Loading Related Entities: Many-to-One

Loading Related Entities: Many-to-One

2018-02-07

Originally posted to: https://www.davepaquette.com/archive/2018/02/07/loading-related-entities-many-to-one.aspx

This is a part of a series of blog posts on data access with Dapper. To see the full list of posts, visit the Dapper Series Index Page.

In today’s post, we will start our journey into more complex query scenarios by exploring how to load related entities. There are a few different scenarios to cover here. In this post we will be covering the Many-to-One scenario.

Many-to-One

Continuing with our sample domain for the ever expanding Air Paquette airline, we will now look at loading a list of ScheduledFlight entities. A ScheduleFlight has a departure Airport and an arrival Airport.

public class ScheduledFlight 
{
    public int Id {get; set;}
    public string FlightNumber {get; set;}

    public Airport DepartureAirport {get; set;}
    public int DepartureHour {get; set;}
    public int DepartureMinute {get; set;}

    public Airport ArrivalAirport {get; set;}        
    public int ArrivalHour {get; set;}
    public int ArrivalMinute {get; set;}

   //Other properties omitted for brevity 
}

public class Airport 
{
    public int Id {get; set;}
    public string Code {get; set;}
    public string City {get; set;}
    public string ProvinceState {get; set;}
    public string Country {get; set;}
}

Side Note: Let’s ignore my poor representation of the arrival and departure times of the scheduled flights. In a future most we might look using Noda Time to properly represent these values.

Loading everything in a single query

Using Dapper, we can easily load a list of ScheduledFlight using a single query. First, we need to craft a query that returns all the columns for a ScheduledFlight, the departure Airport and the arrival Airport in a single row.

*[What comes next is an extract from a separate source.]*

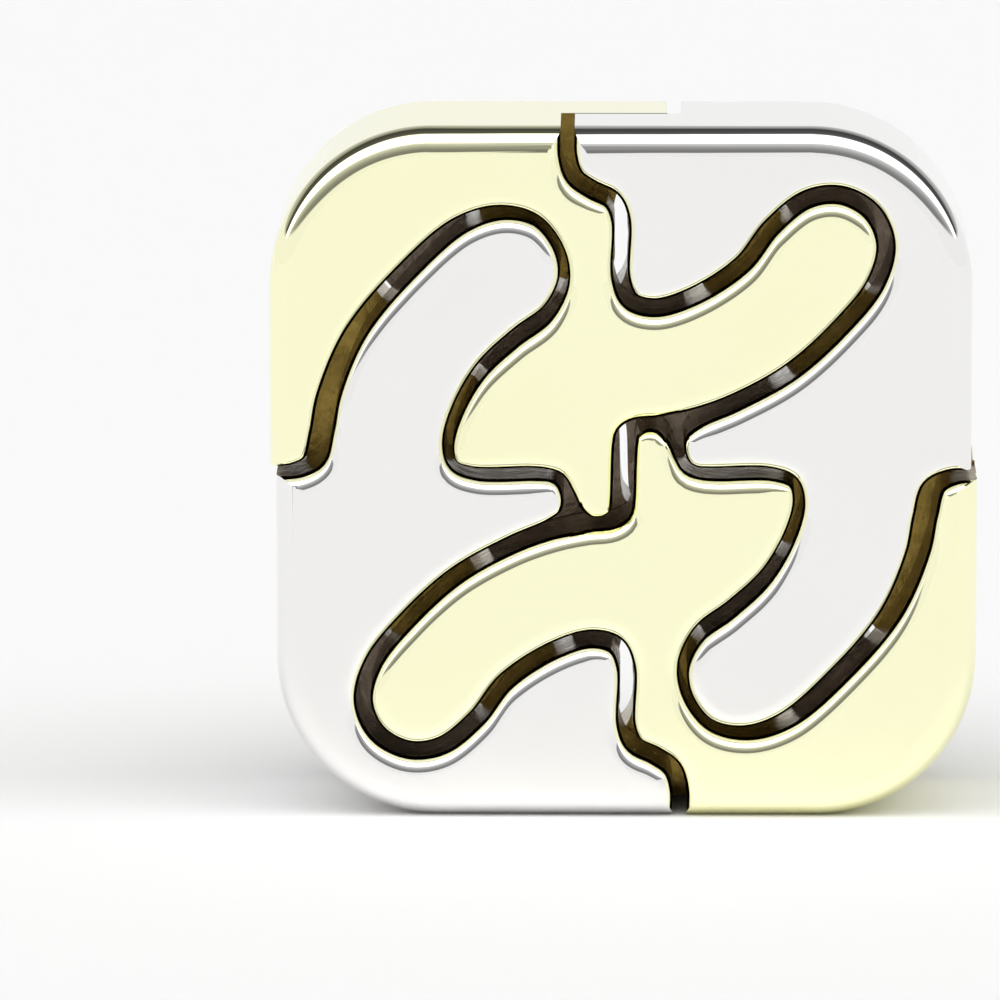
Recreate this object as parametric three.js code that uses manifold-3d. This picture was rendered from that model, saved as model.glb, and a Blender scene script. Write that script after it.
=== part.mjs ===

SELECT s.Id, s.FlightNumber, s.DepartureHour, s.DepartureMinute, s.ArrivalHour, s.ArrivalMinute, s.IsSundayFlight, s.IsMondayFlight, s.IsTuesdayFlight, s.IsWednesdayFlight, s.IsThursdayFlight, s.IsFridayFlight, s.IsSaturdayFlight,
       a1.Id, a1.Code, a1.City, a1.ProvinceState, a1.Country,
	   a2.Id, a2.Code, a2.City, a2.ProvinceState, a2.Country
FROM ScheduledFlight s
	INNER JOIN Airport a1
		ON s.DepartureAirportId = a1.Id
	INNER JOIN Airport a2
		ON s.ArrivalAirportId = a2.Id

We use the QueryAsync method to load a list of ScheduledFlight entities along with their related DepartureAirport and ArrivalAirport entities. The parameters we pass in are a little different from what we saw in our previous posts.

[HttpGet]
public async Task<IEnumerable<ScheduledFlight>> Get(string from)
{
    IEnumerable<ScheduledFlight> scheduledFlights;

    using (var connection = new SqlConnection(_connectionString))
    {
        await connection.OpenAsync();

            var query = @"
SELECT s.Id, s.FlightNumber, s.DepartureHour, s.DepartureMinute, s.ArrivalHour, s.ArrivalMinute, s.IsSundayFlight, s.IsMondayFlight, s.IsTuesdayFlight, s.IsWednesdayFlight, s.IsThursdayFlight, s.IsFridayFlight, s.IsSaturdayFlight,
     a1.Id, a1.Code, a1.City, a1.ProvinceState, a1.Country,
     a2.Id, a2.Code, a2.City, a2.ProvinceState, a2.Country
FROM ScheduledFlight s
     INNER JOIN Airport a1
          ON s.DepartureAirportId = a1.Id
    INNER JOIN Airport a2
          ON s.ArrivalAirportId = a2.Id
WHERE a1.Code = @FromCode";

        scheduledFlights = 
            await connection.QueryAsync<ScheduledFlight, Airport, Airport, ScheduledFlight>(query,
                    (flight, departure, arrival ) => {
                        flight.DepartureAirport = departure;
                        flight.ArrivalAirport = arrival;
                        return flight;
                    },
                    new{FromCode = from} );
    }
    return scheduledFlights;
}

First, instead of a single type parameter <ScheduledFlight>, we need to provide a series of type parameters: <ScheduledFlight, Airport, Airport, ScheduledFlight>. The first 3 parameters specify the types that are contained in each row that the query returns. In this example, each row contains columns that will be mapped to ScheduledFlight and 2 Airports. The order matters here, and Dapper assumes that when it seems a column named Id then it is looking at columns for the next entity type. In the example below, the columns from Id to IsSaturdayFlight are mapped to a ScheduledFlight entity. The next 5 columns Id, Code, City, ProvinceState, Country are mapped to an Airport entity, and the last 5 columns are mapped to a second Airport entity. If you aren’t using Id, you can use the optional splitOn argument to specify the column names that Dapper should use to identity the start of each entity type.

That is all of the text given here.